Wielki mały Dudek
Gospodarze prezentowali ciekawszą piłkę od początku spotkania. Już w 5 minucie Artur Andruszczak dostał znakomite podanie ze środka pola od Sadzawickiego, pociągnął kilka metrów, ale wdał się w drybling z Marcinem Bębnem i piłka wylądowała poza linią boiska. 5 minut później na bramkę Tkocza strzelał Sibik, ale jego strzał nie mógł zaskoczyć golkipera gospodarzy.
Na dobre mecz rozpoczął się po dwóch kwadransach gry. W 39 minucie spotkania wodzisławianie zdobywają bramkę na 1:0. Marek Saganowski znakomicie zagrał z prawej strony do Sosina, a ten pięknym szczupakiem pokonał Jarosława Tkocza. Ale to wszystko na co było stać Odrę w tym spotkaniu. Już po kilku minutach wyrównał po zmieszaniu podbramkowym Artur Andruszczak.

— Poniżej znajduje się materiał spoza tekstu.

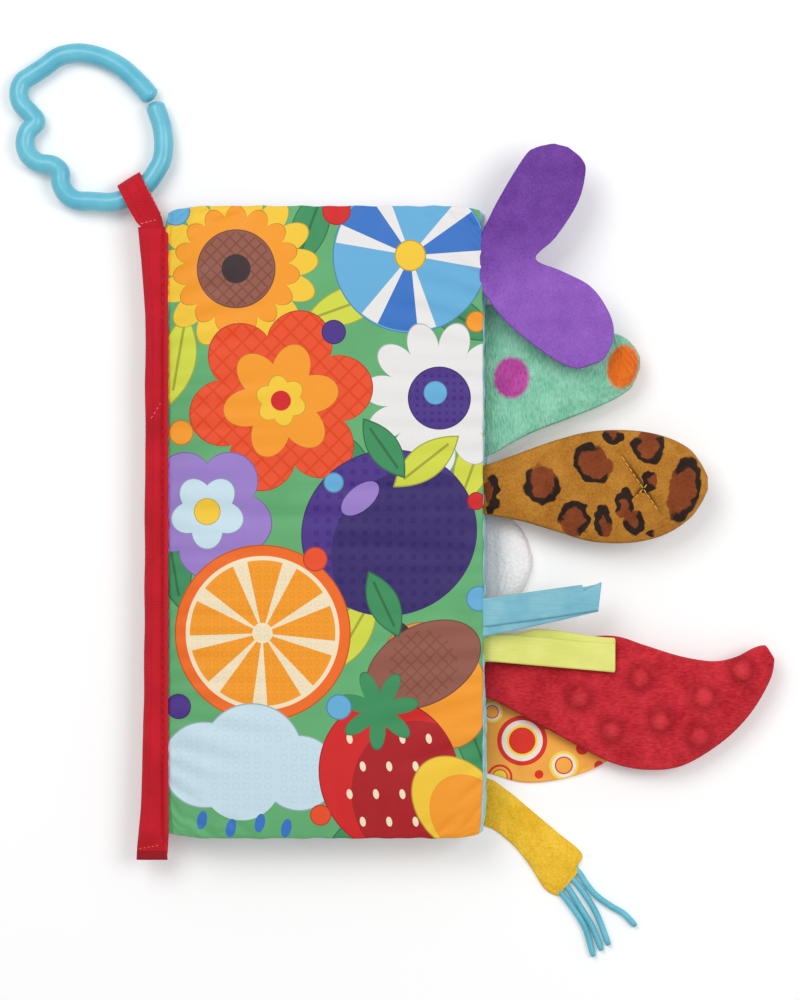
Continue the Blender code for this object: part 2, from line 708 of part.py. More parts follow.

Po zmianie stron nadal dominowali gospodarze. Swą przewagę potwierdzili w 60 minucie spotkania. Marek Kubisz wrzucił w pole karne w rzutu wolnego, Świerczewski wyłożył pił-kę wzdłuż linii bramkowej, a formalności dopełnił wyśmienicie spisujący się w tym meczu Krzysztof Gajtkowski, który wygrał pojedynek główkowy ze znacznie wyższym od siebie Dariuszem Dudkiem.
Rozmowa z Arturem Kościukiem po zakończeniu spotkania
Nowiny Wodzisławskie: Odra ten mecz przegrała, czy GKS go wygrał?
Artur Kościuk: Myślę, że Odra przegrała. Straciliśmy bramki po ewidentnych błędach w obronie. Drużyna, która chce się liczyć w walce o puchary nie może popełniać takich dziecinnych błędów.
NW: Decydujący moment tego spotkania?
AK: Myślę, że zwycięska bramka dla GKS-u była takim momentem. Fatalny błąd w obronie podciął nam skrzydła i już nic nie dało się tu zrobić. Ale po pierwszej straconej bramce wkradła się nonszalancja w naszą grę.
Powiedział po meczu:
Krzysztof Gajtkowski: Rywal był bardzo trudny. Myślę, że zadecydowała bramka na 1:1. Gdybyśmy do szatni schodzili z wynikiem 0:1, to po przerwie byłoby bardzo ciężko.
GKS Katowice - Odra Wodzisław 2:1 (1:1)
Bramki: dla GKS - Artur Andruszczak (42), Krzysztof Gajtkowski (61); dla Odry - Łukasz Sosin (39).
Żółte kartki: Marcin Janus, Mariusz Muszalik, Artur Andruszczak (GKS), Piotr Sowisz, Paweł Sibik (Odra).
Sędziował: Antoni Fijarczyk (Stalowa Wola).
Widzów: 2 500.
GKS: Tkocz - Janus, Świerczewski, Sznaucner - Andruszczak, Widuch, Kubisz, Muszalik (55-Kowalczyk), Sadzawicki - Gajtkowski (90-Oberaj), Bała (90-Giesa).
Odra: Bęben - Sowisz, Kościuk, Dudek - Jakubowski, Malinowski, Sibik, Górski, Janeczko (52-Rocki) - Sosin (72-Chałbiński), Saganowski.